Set to launch no earlier than 2023 on what is expected to be SpaceX’s first crewed, circumlunar Starship launch, Maezawa stated in September 2018 that he had arranged to pay SpaceX a huge amount of money (likely several hundred million dollars) for that right. Along with resigning as CEO of Zozo, Maezawa will sell ~85% of his 36% stake to Yahoo Japan, giving the conglomerate a 50.1% ownership stake of Zozo and Maezawa a $2.3 billion cash windfall.

As noted by Business Insider, when asked by a follower if he had any money after an announcement that he would sell off a portion of his extensive art collection in a Sotheby’s auction, Maezawa admitted that he frequently has “no money” because he spends it “right away”, inadvisable but admittedly in-line with his eccentric reputation.

The resignation and sale comes just weeks after SpaceX successfully completed Starhopper’s second and final launch, reaching an altitude of ~150m (500 ft) with the power of a single Raptor engine. During a September 2018 SpaceX press event, Maezawa announced that he had come to an agreement with the company to buy the entirety of Starship’s first crewed mission around the Moon. The billionaire’s motivation: gifting the 8-10 available ‘seats’ to some of the best artists in the world in a project known as dearMoon.

Maezawa and Musk spoke for about an hour during an official September 2018 media event inside SpaceX’s Hawthorne Falcon factory. (Yusaku Maezawa)

At the same event, SpaceX CEO Elon Musk estimated that the company’s Starship program would cost anwhere from $2B- $10B and confirmed that the bulk of Maezawa’s contributions would go directly towards the rocket’s development costs. Business Insider also quotes Musk as stating that “[Maezawa is] paying a lot of money that would help with the ship and its booster – ultimately paying for the average citizen to travel to other planets.” Alongside Yusaku’s frank Twitter acknowledgment that he may not be the most financially responsible individual and repeated indications that he is extremely proud of Zozo, it’s safe to surmise that the decision to resign was not easily made.

More likely than not, now that SpaceX has completed its Starhopper flight program and is on the verge of its first Starship prototype flight tests, Maezawa simply needs money – and a huge amount of it – to continue fulfilling his contractual commitment to SpaceX. Even if a significant portion of the $2.2-2.3B cash payout he is set to receive goes to settling old debts, the Japanese billionaire should now have more than enough assets to fully fund his SpaceX contract.

Yusaku Maezawa stands on the first BFR composite tank/fuselage section prior to his Sept. 17 announcement. (Yusaku Maezawa)

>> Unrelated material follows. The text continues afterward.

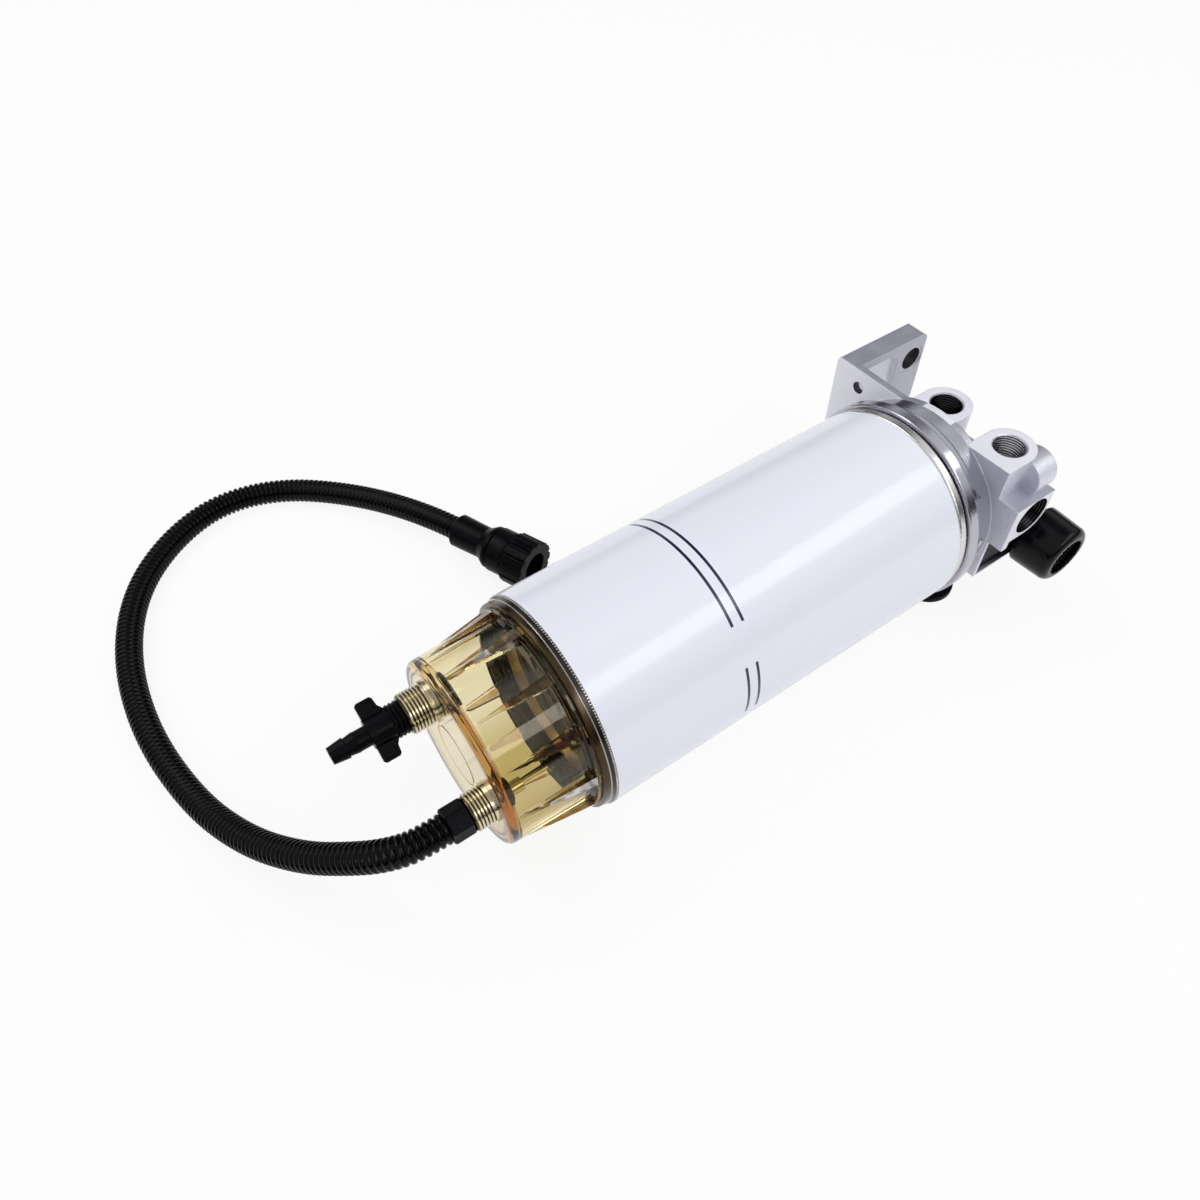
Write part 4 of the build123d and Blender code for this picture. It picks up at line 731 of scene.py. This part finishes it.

At the time, SpaceX had partially completed pieces of the megarocket – then referred to as BFR – in a makeshift development facility at the Port of Los Angeles, pictured above with Maezawa. Since then, SpaceX has renamed the rocket to Starship, drastically redesigned it, and relocated all production operations to Hawthorne, CA, Boca Chica, Texas, and Cocoa, Florida.

Currently, SpaceX is developing twin Starship prototypes at launch and landing test facilities in Boca Chica, Texas (“Mk1”) and in Cocoa, FL (“Mk2”). Musk recently visited the facilities and announced that he is planning to present a technical Starship development update as early as September 28th.

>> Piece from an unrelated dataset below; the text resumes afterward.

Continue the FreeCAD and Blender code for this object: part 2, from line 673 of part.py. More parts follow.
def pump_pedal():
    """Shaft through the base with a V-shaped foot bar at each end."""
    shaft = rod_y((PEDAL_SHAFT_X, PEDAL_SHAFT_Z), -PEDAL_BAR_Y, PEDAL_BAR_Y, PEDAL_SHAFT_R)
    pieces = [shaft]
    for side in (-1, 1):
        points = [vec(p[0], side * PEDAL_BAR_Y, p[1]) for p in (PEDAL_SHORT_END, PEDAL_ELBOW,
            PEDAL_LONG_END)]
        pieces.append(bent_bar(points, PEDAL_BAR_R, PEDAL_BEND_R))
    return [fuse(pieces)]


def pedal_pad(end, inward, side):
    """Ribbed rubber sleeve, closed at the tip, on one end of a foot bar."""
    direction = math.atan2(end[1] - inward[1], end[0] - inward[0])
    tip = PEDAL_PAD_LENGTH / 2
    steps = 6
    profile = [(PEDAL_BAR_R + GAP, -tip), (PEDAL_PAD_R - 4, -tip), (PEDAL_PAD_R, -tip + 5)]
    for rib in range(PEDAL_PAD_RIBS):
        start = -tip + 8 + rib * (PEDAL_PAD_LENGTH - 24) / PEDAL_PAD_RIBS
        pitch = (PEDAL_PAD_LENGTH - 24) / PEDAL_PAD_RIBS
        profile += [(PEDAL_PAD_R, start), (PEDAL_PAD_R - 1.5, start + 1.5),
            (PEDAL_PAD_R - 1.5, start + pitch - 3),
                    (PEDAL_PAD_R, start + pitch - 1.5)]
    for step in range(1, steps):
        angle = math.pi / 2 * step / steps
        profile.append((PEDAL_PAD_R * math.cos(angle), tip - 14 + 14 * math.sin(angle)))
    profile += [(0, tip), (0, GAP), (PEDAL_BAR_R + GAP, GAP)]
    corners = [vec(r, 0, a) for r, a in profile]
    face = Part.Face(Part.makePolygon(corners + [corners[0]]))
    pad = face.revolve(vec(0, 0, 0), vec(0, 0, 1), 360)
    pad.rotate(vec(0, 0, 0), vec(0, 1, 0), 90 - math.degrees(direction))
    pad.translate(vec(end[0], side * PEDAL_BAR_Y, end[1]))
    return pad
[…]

According to an interview posted on WWDJapan.com as part of a September 12th Zozo press conference, Maezawa explained that he believes he made some missteps while serving as Zozo CEO, negatively affecting the company’s bottom line. He believes that more team-oriented business practices and a change of leadership could help to improve the company, which is currently holding its head well above water but still likely to far fall behind its FY2019 performance goals. It’s also hoped that selling an ownership stake in the company will give Yahoo Japan the flexibility to grow Zozo and improve its global reach.

The role of Zozo CEO now goes to Kotaro Sawada who accompanied Maezawa on stage at the announcement event along with Yahoo Japan’s president, Kentaro Kawamata. According to Forbes.com Maezawa stated that “Sawada is the exact opposite of my instinct-based management and adept at management based on logic, like crunching data and testing things out first.”

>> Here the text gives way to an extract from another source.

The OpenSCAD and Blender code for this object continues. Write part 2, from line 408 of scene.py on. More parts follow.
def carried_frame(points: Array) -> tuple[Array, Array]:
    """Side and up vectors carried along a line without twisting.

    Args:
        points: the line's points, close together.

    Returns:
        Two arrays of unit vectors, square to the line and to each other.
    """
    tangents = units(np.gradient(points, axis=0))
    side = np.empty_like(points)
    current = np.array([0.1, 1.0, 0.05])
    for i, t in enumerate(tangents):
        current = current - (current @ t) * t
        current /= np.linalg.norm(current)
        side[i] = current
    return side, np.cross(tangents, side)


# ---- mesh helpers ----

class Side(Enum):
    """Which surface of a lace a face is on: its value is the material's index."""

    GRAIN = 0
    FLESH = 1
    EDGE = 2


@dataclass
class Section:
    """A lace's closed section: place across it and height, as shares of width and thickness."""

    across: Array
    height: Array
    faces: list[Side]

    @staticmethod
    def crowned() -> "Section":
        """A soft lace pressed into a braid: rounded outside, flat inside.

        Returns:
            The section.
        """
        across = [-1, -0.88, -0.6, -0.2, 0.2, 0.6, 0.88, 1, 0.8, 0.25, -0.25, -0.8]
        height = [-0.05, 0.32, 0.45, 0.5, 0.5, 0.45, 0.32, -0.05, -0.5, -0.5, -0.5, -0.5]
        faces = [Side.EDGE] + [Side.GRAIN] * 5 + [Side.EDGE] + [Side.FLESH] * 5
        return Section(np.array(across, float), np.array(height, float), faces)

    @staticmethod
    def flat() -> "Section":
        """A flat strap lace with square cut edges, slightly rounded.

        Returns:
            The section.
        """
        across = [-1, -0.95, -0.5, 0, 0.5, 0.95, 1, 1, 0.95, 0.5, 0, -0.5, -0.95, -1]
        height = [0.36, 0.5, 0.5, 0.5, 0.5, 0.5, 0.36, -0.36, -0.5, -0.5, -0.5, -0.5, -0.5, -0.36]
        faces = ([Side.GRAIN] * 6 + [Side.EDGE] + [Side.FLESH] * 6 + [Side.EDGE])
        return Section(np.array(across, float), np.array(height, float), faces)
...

While Yahoo Japan will look to expand Zozo and the associated online shopping mall Zozotown to compete with other online retailers such as Amazon and Rakuten, Maezawa says that he will turn his attention to achieving his personal goal of a trip around the moon. He mentioned that he plans to fly to space prior to his circumlunar flight in 2023 and will spend much of his time training and learning foreign languages for spaceflight.

Yusaku Maezawa admires a drawing of himself appearing as an astronaut with the moon behind him given to him by his family on his 43rd birthday. (Yusaku Maezawa)

He also plans to pursue building another company from the ground up. Whether his next company will be an endeavor focused around space tourism remains to be seen.